All in all it was a very humbling night, and a confusing one. Mainly because I was faced with so many situations that really I could do nothing to help. I can't home those two guys, I can't improve that woman's financial situation, I can't solve domestics and I definitely can't do much for men like Darren. It was like I'd had the carpet pulled out from under me, and I went home asking God "So what am I doing this for? What is the point of me going out there at all when there are so many different kinds of people struggling and suffering in so many different ways, and I can't change any of them. Is this all just a pipe dream? I don't understand."

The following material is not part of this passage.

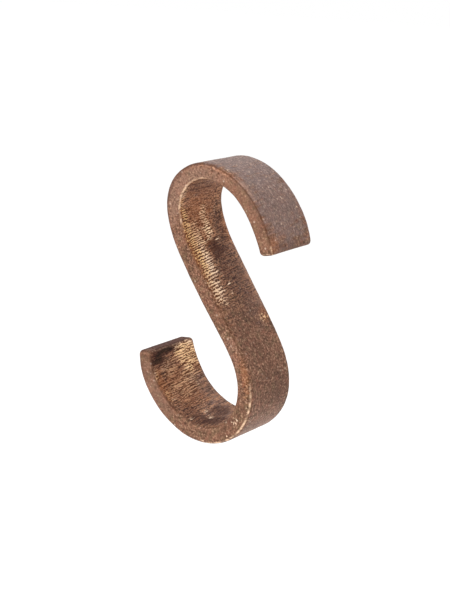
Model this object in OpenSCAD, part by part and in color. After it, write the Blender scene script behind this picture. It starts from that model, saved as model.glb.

I had to wait until Sunday for an answer, when we were singing some worship. It's funny how half an hour focussing on God's goodness shrinks all the other problems you thought you had, but I still had all this at the back of my mind. Then the chorus to a song came round:
Our God saves. Our God saves
There is hope in your name
Mourning turns to songs of praise
Our God saves, our God saves
and it hit me. God saves. There is hope in him. The Romanian woman had spoken about it, even Darren had mentioned it; that the knowledge of God brings hope, and hope is the source of life and joy in difficult circumstances. Where God is, wherever God is, and despite people's struggles, they still have this sense of something better beyond themselves. And he does save. He is the one that brings that woman joy, and he is the one that cam heal men of their scars.
It very much put me in my place, and reminded me of how much I still have to learn about the world, but I went out that afternoon praising God for his goodness to us, which is exactly as it should be.